When I heard that the producers had hired him to direct, I didn’t know what to think. Known primarily for his adaptations of the works of William Shakespeare and indie films, he’s not exactly the traditional choice to direct a summer blockbuster ( let alone a comic book adaptation ). However, he balances all the performances as well as the various elements and plot devices with an assured hand. Also, I felt the explanation of the Asgardians as a race of extra-dimensional beings rather than deities went a long way in  anchoring the film in the common scientific ground of the other Avenger films. What makes this film come alive though is the performances of its two leads, Chris Hemsworth and Tom Hiddleston. Not since Christopher Reeve in Superman: The Movie has there been a case of an actor so suited to a role than these two actors. Hemsworth rises to the occasion and portrays Thor with the right mixture of arrogance and charm ( as well as deftly handling the comedic elements of the “fish out of water” aspect of Thor’s arrival on Earth ).

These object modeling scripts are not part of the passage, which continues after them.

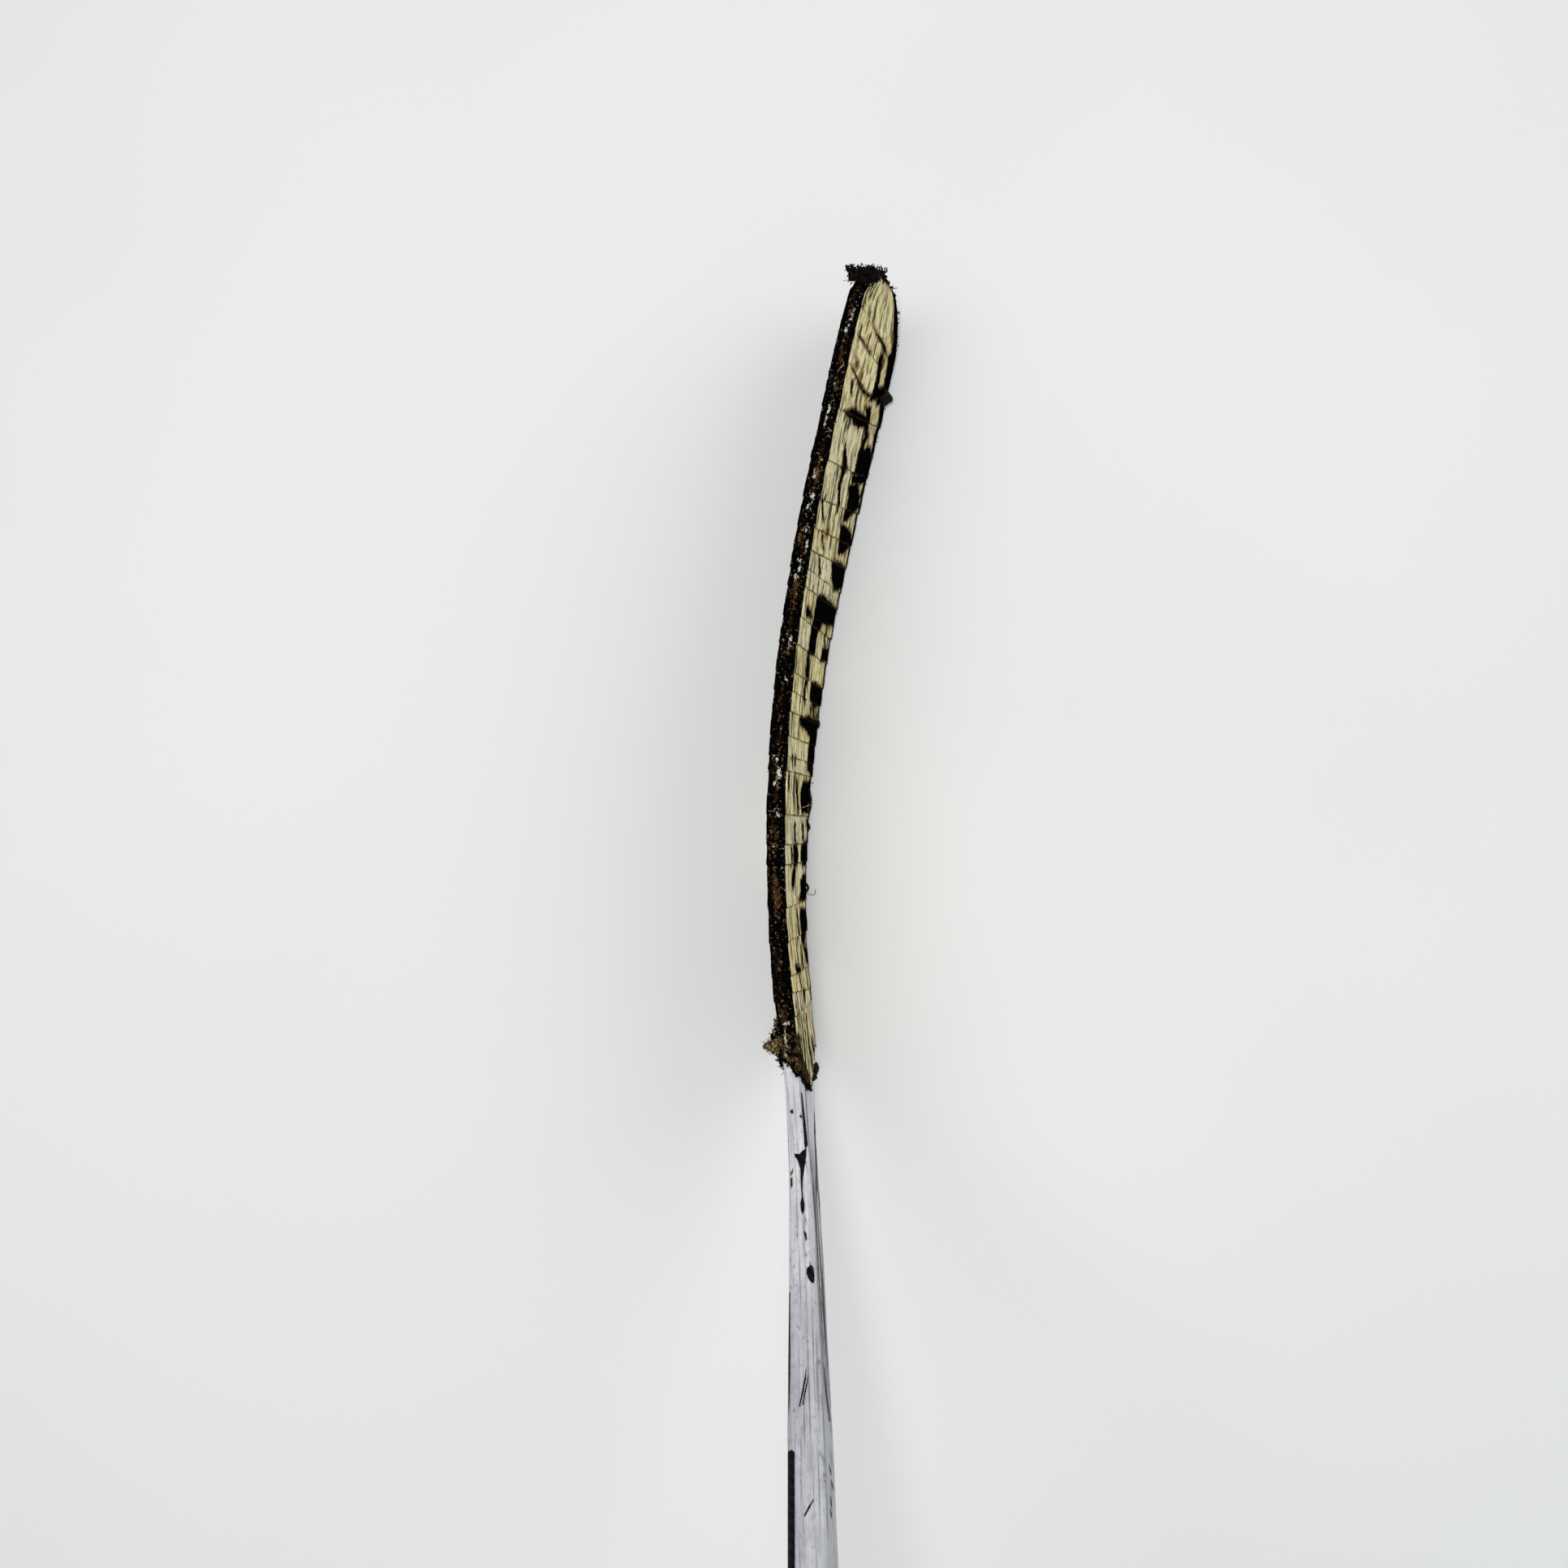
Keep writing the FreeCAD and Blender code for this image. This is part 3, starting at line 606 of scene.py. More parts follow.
# ---- painted heel, neck and shaft ----
HEEL_TOP = smooth_line(((14.0, 74.75),) + TOP_EDGE[8:], 110)
SOLE_RUN = np.array(((14.0, 0.0),) + HEEL_ARC[::-1] + (NECK_OUTER,))


def along_line(points, fractions):
    length = run_length(points)
    at = fractions * length[-1]
    return np.stack([np.interp(at, length, points[:, 0]), np.interp(at, length, points[:, 1])], -1)


heel_part = np.concatenate([np.linspace(0, 0.2, 10), np.linspace(0.207, 1.0, 120)])
# stations up the shaft, closest where the photo shows the paint
shaft_s = np.concatenate([np.arange(112.6, 261.7, 0.6), np.arange(263.0, 429.0, 3.0),
                          np.linspace(430.0, SHAFT_END, 90)])
far_run = np.stack([-shaft_s, shaft_s], -1) * HALF_ROOT
near_run = far_run + SHAFT_DEPTH * HALF_ROOT
near_xz = np.concatenate([along_line(HEEL_TOP, heel_part), near_run])
far_xz = np.concatenate([along_line(SOLE_RUN, heel_part), far_run])


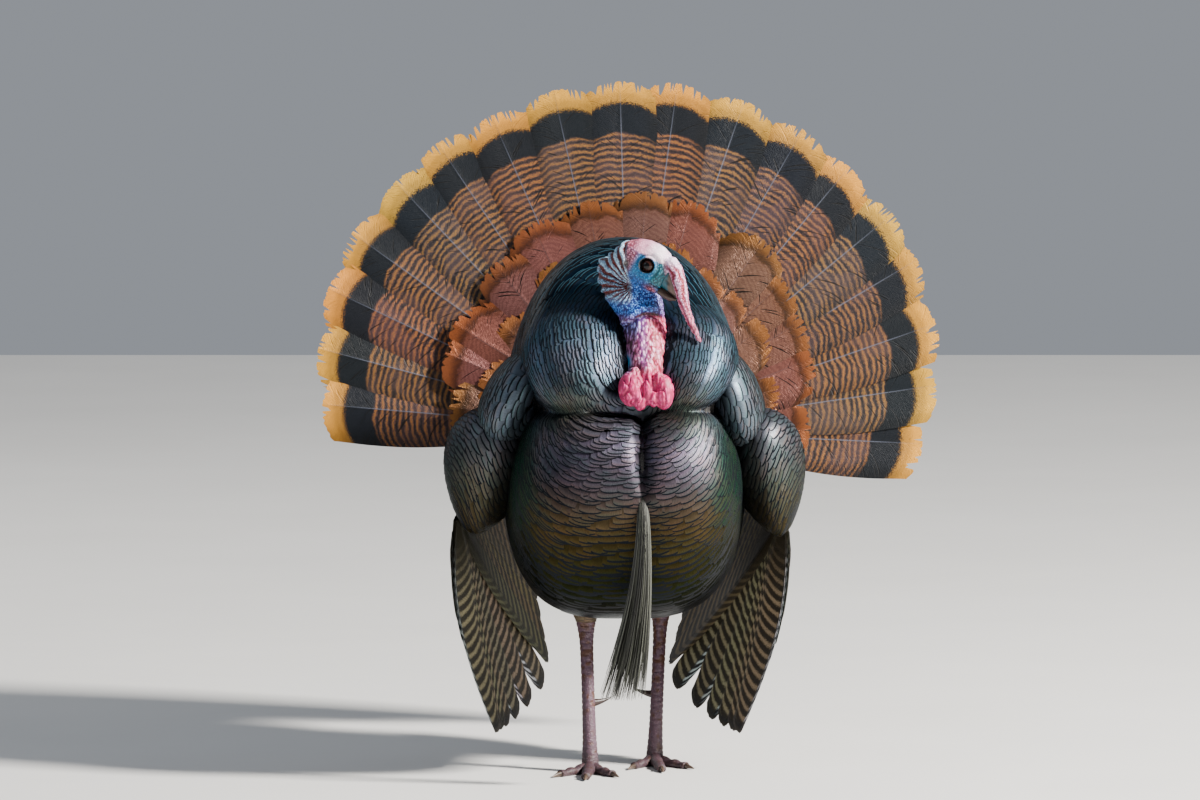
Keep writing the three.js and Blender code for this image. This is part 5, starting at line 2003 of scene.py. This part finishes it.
        return FeatherBed(self.trunk.chart(), self.body_tracts(), 11, keep).shell()

    @staticmethod
    def parted(shell: Shell) -> dict[str, Shell]:
        """The trunk's coat in five pieces, by where the middle of each feather is."""
        each = FeatherBed.vane
        size = each.rows * each.columns + len(each.inner)
        middles = shell.points.reshape(-1, size, 3).mean(1)
        faces = shell.quads.reshape(len(middles), -1, 4)
        front, z = middles[:, 1] < -60, middles[:, 2]
        places = {
            "crop_feathers": front & (z > 434),
            "breast_feathers": front & (z <= 434) & (z > 290),
            "belly_feathers": z <= 290,
            "mantle_feathers": ~front & (z > 500),
            "rump_feathers": ~front & (z > 290) & (z <= 500),
        }
        parts = {}
        for name, chosen in places.items():
            dropped = np.cumsum(~chosen)[chosen]
            quads = (faces[chosen] - dropped[:, None, None] * size).reshape(-1, 4)
            rows = np.repeat(chosen, size)
            uvs, tints = ({k: v[rows] for k, v in kind.items()} for kind in (shell.uvs, shell.tints))
            parts[name] = Shell(shell.points[rows], quads, uvs=uvs, tints=tints)
        return parts

    def lobe_feathers(self, lobe: Lobe, tracts: tuple[Tract, ...], seed: int) -> Shell:
        """The coat of a wing lump or a shoulder, left off inside the trunk."""
        inside = Lobe((4, 0, 415), (116, 195, 195))
        bed = FeatherBed(
            lobe.chart(), tracts, seed, lambda p: inside.depth_of(p) > 0.95, span=(0.0, 0.97), middle=0.0
        )
        return bed.shell()

    def shoulder_tracts(self, lobe: Lobe) -> tuple[Tract, ...]:
        """Scapular feathers: pewter in front, dark bronze behind."""
        x, y, z = (abs(lobe.centre[0]), *lobe.centre[1:])
        rows = (
            ((x - 10, y - 80, z), 50, 6.6, 17, (0.33, 0.37, 0.42), 0.8, 1.7),
            ((x + 30, y - 20, z + 10), 50, 8.4, 20, (0.30, 0.34, 0.36), 0.8, 2.0),
            ((x + 10, y + 40, z + 30), 60, 9.5, 22, (0.14, 0.17, 0.15), 0.75, 2.8),
        )
        return tuple(Tract(*row) for row in rows)

    def thigh_feathers(self, leg: Leg) -> Shell:
        """Short soft feathers down to the hock."""
        tracts = (Tract((50, 0, 200), 90, 6, 11, (0.36, 0.30, 0.24), 0.1, 1.0, 0.4),)
        bed = FeatherBed(
            Chart(leg.thigh_place, None, 61, 81), tracts, 60 + leg.side.value, lambda p: p[:, 2] < 235,
            span=(0.3, 1.0), coat=3.0, slope=1.5,
        )
        return bed.shell()

    def build(self, shop: Workshop) -> None:
        """Makes every piece of the bird in order and reports it."""
        flesh = [
            "crop", "mantle", "rump", "breast", "belly", "vent", "head", "neck", "snood", "caruncles",
        ]
        for word in (side.word for side in Side):
            flesh += [f"scapular_{word}", f"thigh_{word}", f"shank_{word}", f"foot_{word}"]
            flesh.append(f"wing_{word}_coverts")
        shop.hand_over(self.skin(shop), LivingSkin().build(), flesh)
        horn = Horn().build()
        self.head.dress(shop, horn)
        for leg in self.legs:
            leg.dress(shop, horn)
        plumage = SheenPlumage().build()
        for name, shell in self.parted(self.trunk_feathers()).items():
            shop.piece(name, shell, plumage, Slot.BELLY if name == "belly_feathers" else Slot.BODY)
        for number, (wing, lobe) in enumerate(zip(self.wings, self.scapulars)):
            shell = self.lobe_feathers(lobe, self.shoulder_tracts(lobe), 20 + number)
            shop.piece(f"shoulder_feathers_{wing.side.word}", shell, plumage, Slot.BODY)
        for leg in self.legs:
            shop.piece(f"thigh_feathers_{leg.side.word}", self.thigh_feathers(leg), plumage, Slot.BELLY)
        finishes = flight_finishes()
        for wing in self.wings:
            name = wing.side.word
            shell = self.lobe_feathers(wing.lump, wing.tracts(), 30 + wing.side.value)
            shop.piece(f"wing_small_coverts_{name}", shell, plumage, Slot.BODY)
            for row, fan in wing.fans().items():
                nodes = [f"wing_{name}_{row}"] if row in ("primaries", "secondaries") else []
                shop.piece(f"wing_{row}_{name}", fan.shell(), finishes[row], Slot.WING, nodes)
        tail = self.tail
        for name, fans, finish, slot, node in (
            ("tail_feathers", [tail.great()], "tail", Slot.TAIL, "tail_fan"),
            ("tail_covert_feathers", tail.rows(tail.upper), "tail_coverts", Slot.COVERT, "tail_coverts"),
            ("undertail_feathers", tail.rows(tail.under), "undertail", Slot.COVERT, "undertail_coverts"),
        ):
            shop.piece(name, join(fan.shell() for fan in fans), finishes[finish], slot, [node])
        shop.piece("beard_bristles", self.beard.shell(), Bristles().build(), Slot.BEARD, ["beard"])


def flight_finishes() -> dict[str, Material]:
    """The finishes of the large feathers by the name of their row."""
    finishes = {
        "tail": Barring(
            "tail_barring", (0.78, 0.55, 0.19), 20, 42, (0.09, 0.08, 0.095),
            (0.52, 0.34, 0.16), 7.6, 0.43, -0.12, 3.4, shaft=(0.34, 0.36, 0.42),
            shaft_half=0.6, roughness=0.5, metal=0.2, slits=0.9, speckle=1.3, middle=(0.28, 0.21, 0.20),
        ),
        "tail_coverts": Barring(
            "covert_barring", (0.50, 0.30, 0.16), 20, 0, (0.38, 0.245, 0.21),
            (0.42, 0.28, 0.24), 6.0, 0.5, 0.4, 6.0, fade=(45, 110), beyond=(0.16, 0.10, 0.08),
            shaft=(0.36, 0.28, 0.28), shaft_half=0.4, roughness=0.33, metal=0.5, slits=1.0, speckle=0.3,
            frays=30.0, blend=0.75,
        ),
        "undertail": Barring(
            "undertail_barring", (0.56, 0.36, 0.20), 9, 5, (0.19, 0.14, 0.12),
            (0.42, 0.28, 0.18), 7.0, 0.45, 0.3, 3.0, fade=(90, 160), beyond=(0.24, 0.19, 0.16),
            shaft=(0.45, 0.35, 0.28), shaft_half=0.6, roughness=0.65,
        ),
        "primaries": Barring(
            "primary_barring", (0.17, 0.15, 0.12), 7, 0, (0.08, 0.09, 0.11),
            (0.86, 0.90, 0.90), 12.8, 0.38, 0.80, 1.4, fade=(150, 235), shaft=(0.14, 0.13, 0.11),
            roughness=0.5, speckle=0.8, inner_dark=(0.14, 0.12, 0.075),
            inner_pale=(0.58, 0.54, 0.42), beyond=(0.15, 0.135, 0.075),
        ),
        "secondaries": Barring(
            "secondary_barring", (0.24, 0.21, 0.14), 5, 0, (0.19, 0.165, 0.10),
            (0.40, 0.37, 0.26), 12.8, 0.42, 0.45, 1.6, fade=(110, 200),
            beyond=(0.15, 0.13, 0.06), shaft=(0.20, 0.16, 0.11), roughness=0.55,
            speckle=0.5, inner_dark=(0.12, 0.10, 0.05), inner_pale=(0.46, 0.41, 0.27),
        ),
    }
    finishes["primary_coverts"] = replace(
        finishes["primaries"], name="primary_covert_barring", pale=(0.40, 0.38, 0.34), period=12.0
    )
    finishes["greater_coverts"] = Barring(
        "greater_covert_barring", (0.50, 0.44, 0.34), 4, 8, (0.24, 0.20, 0.16),
        (0.36, 0.29, 0.22), 9, 0.5, 0.3, 3.0, fade=(40, 60), beyond=(0.30, 0.25, 0.18),
        shaft=(0.20, 0.15, 0.12), roughness=0.42, metal=0.3,
    )
    return {name: finish.build() for name, finish in finishes.items()}


# ---- the studio


@dataclass(frozen=True)
class Studio:
    """A pale floor, soft lights and a long-lens camera in front of the bird."""

    elevation: float = 5.0
    distance: float = 12.0
    scale: float = 1.2  # millimetres in a picture pixel at the bird
    picture: tuple = (1200, 800)
    aim: tuple = (-25.2, -30.0, 448.0)
    sensor: float = 36.0
    half: float = 6.0  # of the floor
    lamps: tuple = (  # name, place, size, watts and colour
        ("key", (4.5, -2.0, 3.6), 0.7, 1600, (1.0, 0.95, 0.88)),
        ("fill", (-3.8, -0.9, 2.8), 1.6, 18, (0.80, 0.90, 1.0)),
        ("back", (-2.0, 3.2, 2.0), 1.8, 14, (1.0, 0.98, 0.95)),
    )
    sky: tuple = (0.84, 0.90, 1.0, 1.0)
    sky_strength: float = 0.34

    def floor(self) -> None:
        """A wide pale floor."""
        mesh = bpy.data.meshes.new("floor")
        corners = [(x * self.half, y * self.half, 0) for x, y in ((-1, -1), (1, -1), (1, 1), (-1, 1))]
        mesh.from_pydata(corners, [], [(0, 1, 2, 3)])
        floor = bpy.data.objects.new("floor", mesh)
        bpy.context.scene.collection.objects.link(floor)
        g = Graph("studio_floor")
        tone = g.mix(g.noise(g.place(), 3, 4), (0.66, 0.66, 0.65), (0.74, 0.74, 0.73))
        g.set(Base_Color=tone, Roughness=0.7)
        floor.data.materials.append(g.material)

    def light(self, name: str, at: tuple, size: float, watts: float, colour: tuple) -> None:
        """A square soft light at a place, aimed at the bird."""
        lamp = bpy.data.lights.new(name, "AREA")
        lamp.size = size
        lamp.energy = watts
        lamp.color = colour
        obj = bpy.data.objects.new(name, lamp)
        obj.location = at
        aim = np.array([0.0, 0.0, 0.4]) - np.array(at)
        tip, turn = math.atan2(math.hypot(aim[0], aim[1]), -aim[2]), math.atan2(-aim[0], aim[1])
        obj.rotation_euler = (tip, 0, turn)
        bpy.context.scene.collection.objects.link(obj)

    def lights(self) -> None:
        """A warm key from the upper right, a cool fill from the left, and a pale sky."""
        for lamp in self.lamps:
            self.light(*lamp)
        world = bpy.data.worlds.new("studio_sky")
        world.use_nodes = True
        sky = world.node_tree.nodes["Background"]
        sky.inputs[0].default_value = self.sky
        sky.inputs[1].default_value = self.sky_strength
        bpy.context.scene.world = world

    def camera(self, shift: Array) -> None:
        """The camera: it looks along +Y, tipped down, and frames the picture at its scale."""
        data = bpy.data.cameras.new("camera")
        data.sensor_width = self.sensor
        data.lens = self.sensor * self.distance * 1000 / (self.picture[0] * self.scale)
        data.clip_end = 100
        tip = math.radians(self.elevation)
        aim = (np.array(self.aim) + shift) / 1000
        obj = bpy.data.objects.new("camera", data)
        obj.location = aim + self.distance * np.array([0, -math.cos(tip), math.sin(tip)])
        obj.rotation_euler = (math.pi / 2 - tip, 0, 0)
        bpy.context.scene.collection.objects.link(obj)
        bpy.context.scene.camera = obj


def frame_shift(head: Head) -> Array:
    """From the maker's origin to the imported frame's, in millimetres, by where the right eye is."""
    low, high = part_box("eye_right")
    middle = (np.array(low) + np.array(high)) * 500
    return middle - head.from_own(0, 0, head.eye_out)


def main() -> None:
    """Builds the bird and the studio, and logs the count of the bird's triangles."""
    logging.basicConfig(level=logging.INFO, format="%(message)s")
    bird = Bird()
    shop = Workshop(frame_shift(bird.head))
    LOG.info("shift %s", np.round(shop.shift, 2))
    studio = Studio()
    studio.camera(shop.shift)
    studio.floor()
    studio.lights()
    bird.build(shop)
    LOG.info("total %d triangles", shop.faces)


if __name__ == "__main__":
    main()
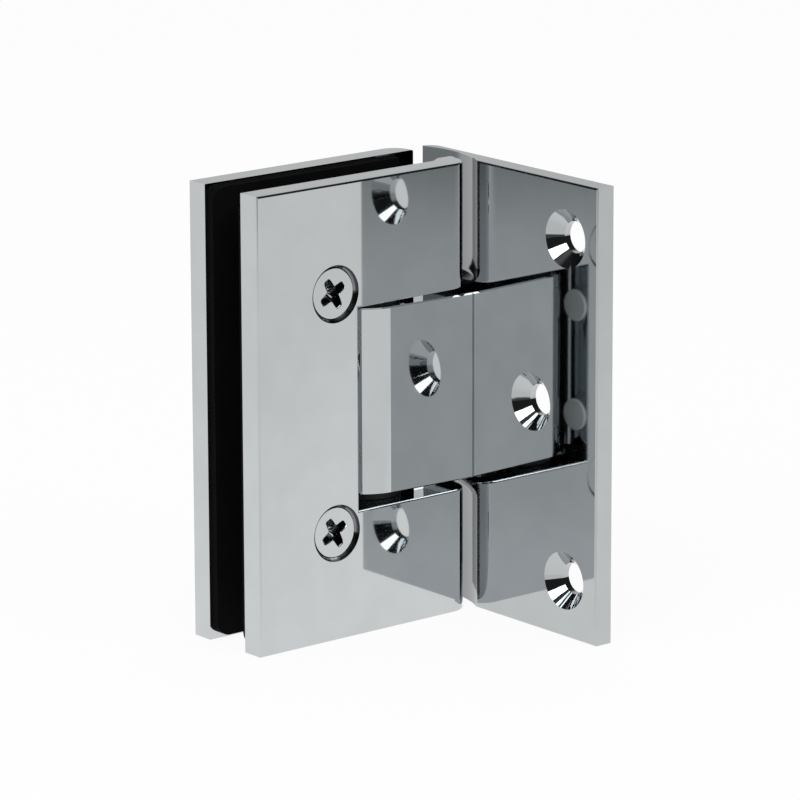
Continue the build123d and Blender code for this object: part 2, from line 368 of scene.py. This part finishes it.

And Hiddleston avoids playing Loki as a one note villain and conveys both sympathy and treachery in equal and nuanced measures. It is going to be a treat watching these two go head to head next year in “The Avengers” ( 2012 ). Also, do not forget to stay after the closing credits for a scene that ties the film to Captain America and gives audiences a clue as to a major plot point in next year’s movie.